July 29, 2013
Photographer: Peter Burgess
Summary Author: Peter Burgess
This wonderful spot on the North Devon coast (UK) shows strata of Mid to Upper Carboniferous (Mississippian to Pennsylvanian), deep-water turbidites. They were laid down about 320 million years ago by turbulent flow of sand and mud down into a deep sea basin. The marine basin was formed in front of an advancing mountain belt that was created ultimately by the collision of the African and Eurasian plates -- an event known as the Variscan orogeny.
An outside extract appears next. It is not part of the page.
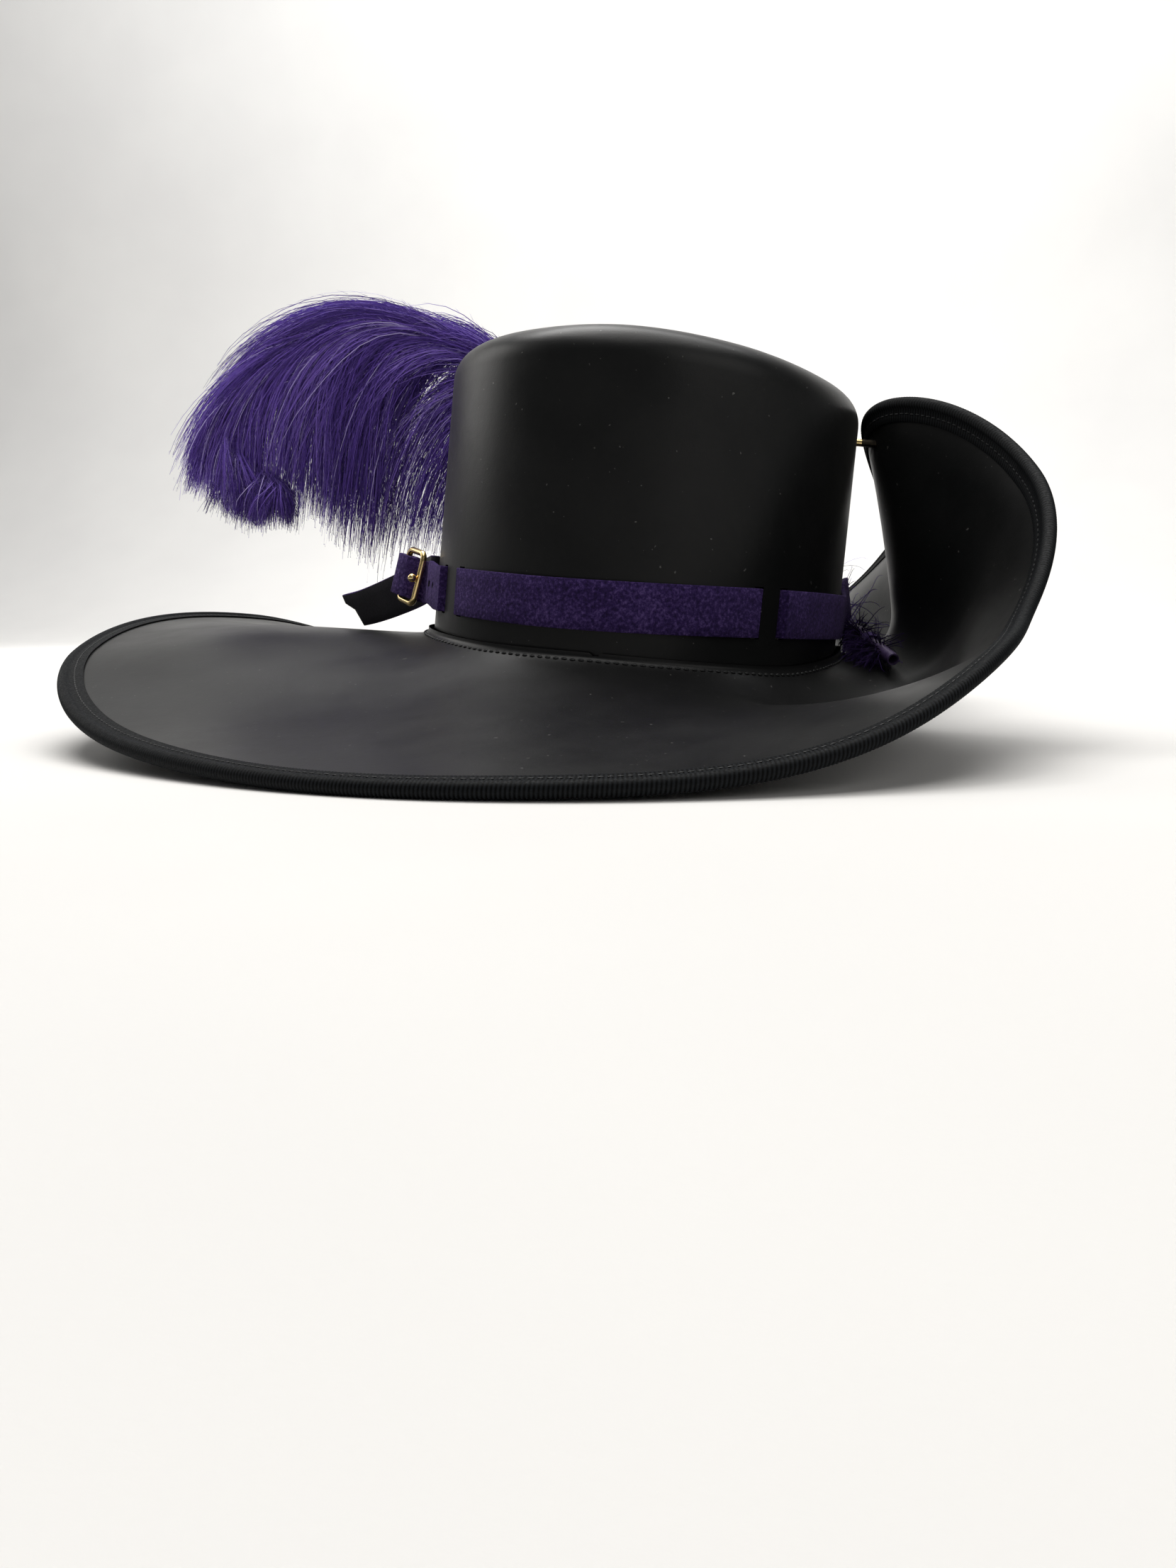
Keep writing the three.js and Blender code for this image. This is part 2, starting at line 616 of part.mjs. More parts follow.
// ---------------------------------------------------------------- quill
// The bare end of the plume's shaft, cut off hollow, tucked behind the band and rising round the back.
const quillLine = new THREE.CatmullRomCurve3(
  [
    ...QUILL_OUT.map((p) => new THREE.Vector3(p.x, p.y, p.z)),
    ...QUILL_RUN.map((p) => round(p.phi, p.n, p.z)),
  ],
  false,
  "centripetal",
);
const quillLong = quillLine.getLength();
function quillRing(distance, radius, sides = 8) {
  const u = clamp(distance / quillLong, 0, 1);
  const mid = quillLine.getPointAt(u);
  const along = quillLine.getTangentAt(u);
  const up = new THREE.Vector3(0, 0, 1).addScaledVector(along, -along.z).normalize();
  const out = along.clone().cross(up);
  return Array.from({ length: sides }, (_, i) => {
    const a = (2 * Math.PI * i) / sides;
    return mid
      .clone()
      .addScaledVector(out, radius * Math.cos(a))
      .addScaledVector(up, radius * Math.sin(a));
  });
}
const quillSteps = Array.from({ length: 29 }, (_, i) => (quillLong * i) / 28);
const quillRadius = (d) => QUILL.radius + (QUILL.end - QUILL.radius) * Math.max(0, d / quillLong) ** 1.5;
const quill = loft([
  ...[1, 0.5, 0].map((share) => quillRing(QUILL.deep * share, QUILL.bore)),
  ...quillSteps.map((d) => quillRing(d, quillRadius(d))),
]);
add("quill", quill, "horn");

// A turn of thread wound round the quill just below the band.
const wrapRows = [
  [WRAP.from, QUILL.radius + GAP],
  [WRAP.to, QUILL.radius + GAP],
  [WRAP.to, QUILL.radius + GAP + WRAP.thick],
  [WRAP.from, QUILL.radius + GAP + WRAP.thick],
].map(([d, r]) => quillRing(d, r, 12));
add("quill_wrap", gridBody(12, 4, (i, j) => wrapRows[j][i], true), "feather");

// ---------------------------------------------------------------- plume
// The outer form of the feather's vane: a thin leaf round the crown's back that arches out to the left.
const ribs = [
  ...PLUME_BEHIND.map((p) => ({
    top: round(p.phi, p.n, p.top),
    low: round(p.phi, p.n, p.low),
    thick: p.thick,
  })),
  ...PLUME_FREE.map((p) => ({
    top: new THREE.Vector3(...p.top),
    low: new THREE.Vector3(...p.low),
    thick: p.thick,
  })),
];
const topLine = new THREE.CatmullRomCurve3(ribs.map((p) => p.top));
const lowLine = new THREE.CatmullRomCurve3(ribs.map((p) => p.low));
const midLine = new THREE.CatmullRomCurve3(ribs.map((p) => p.top.clone().add(p.low).multiplyScalar(0.5)));
const plumeRings = [];
const last = (ribs.length - 1) * 2;
for (let k = 0; k <= last; k++) {
  const u = k / last;
  const [top, low, way] = [topLine.getPoint(u), lowLine.getPoint(u), midLine.getTangent(u)];
  const i = Math.min(Math.floor(k / 2), ribs.length - 2);
  const thick = ribs[i].thick + (ribs[i + 1].thick - ribs[i].thick) * (k / 2 - i);
  const mid = top.clone().add(low).multiplyScalar(0.5);
  const axis = top.clone().sub(mid);
  const out = way.clone().cross(axis).normalize();
  plumeRings.push(
    Array.from({ length: 12 }, (_, j) => {
      const a = rad(30 * j);
      return mid
        .clone()
        .addScaledVector(axis, Math.cos(a))
        .addScaledVector(out, (thick / 2) * Math.sin(a));
    }),
  );
}
add("plume", loft(plumeRings), "feather");

// ---------------------------------------------------------------- standing on the floor
// The hat is rolled a little so that its front left and back edges carry it, and the binding is pressed
// flat where it touches.
const stand = new THREE.Matrix4()
  .makeRotationY(rad(STAND.roll))
  .setPosition(new THREE.Vector3(...STAND.shift));
const floor = placed(
  new THREE.BoxGeometry(700, 700, 20),
  stand.clone().invert().multiply(new THREE.Matrix4().makeTranslation(0, 0, -10)),
);
add("edge_binding", binding.subtract(floor), "tape");

hat.applyMatrix4(stand);
const part = new THREE.Group();
part.add(hat);
export default part;
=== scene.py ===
import math
import random

import bmesh
import bpy
import numpy as np
from mathutils import Matrix, Vector
from mathutils.bvhtree import BVHTree


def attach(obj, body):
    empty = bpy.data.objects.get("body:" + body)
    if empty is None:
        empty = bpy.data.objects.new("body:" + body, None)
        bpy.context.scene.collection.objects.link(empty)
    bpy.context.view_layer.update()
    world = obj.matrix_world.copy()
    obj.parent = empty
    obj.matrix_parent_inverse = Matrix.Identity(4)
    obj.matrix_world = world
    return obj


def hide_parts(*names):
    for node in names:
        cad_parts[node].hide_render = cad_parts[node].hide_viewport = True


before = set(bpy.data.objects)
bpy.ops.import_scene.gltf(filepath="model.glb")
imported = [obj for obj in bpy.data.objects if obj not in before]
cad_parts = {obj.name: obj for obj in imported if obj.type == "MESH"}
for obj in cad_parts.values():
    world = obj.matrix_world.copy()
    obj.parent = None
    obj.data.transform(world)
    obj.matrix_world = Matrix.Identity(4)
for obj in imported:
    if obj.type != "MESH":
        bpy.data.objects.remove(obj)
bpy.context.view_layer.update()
random.seed(11)
chance = np.random.default_rng(11)

# -------- how the hat rests, and the view of it
# The hat is drawn upright in millimetres, from the middle of the crown's foot, with its front at -Y and the
# pinned-up side at +X. It rests rolled a little towards +X, and the camera looks at its front from low down.
ROLL = Matrix.Rotation(math.radians(6.0), 4, "Y")
RESTING = Matrix.Translation((0.0479, -0.00015, 0.02975)) @ ROLL @ Matrix.Scale(0.001, 4)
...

After the strata were deposited, buried and lithified to form rocks, they were caught up in the bulldozing effect of the advancing mountain front and buckled and folded into the fascinating geometries visible on the North Devon coast today. Their presence provides spectacular evidence of plate tectonics in action. The students in the foreground are MSc Petroleum Geoscience students studying at Royal Holloway University of London. Photo taken on May 22, 2013.
Photo details: Camera Maker: SONY; Camera Model: NEX-5; Lens: E 18-55mm F3.5-5.6 OSS; Focal Length: 18mm (35mm equivalent: 27mm); Aperture: f/11.0; Exposure Time: 0.0050 s (1/200); ISO equiv: 200.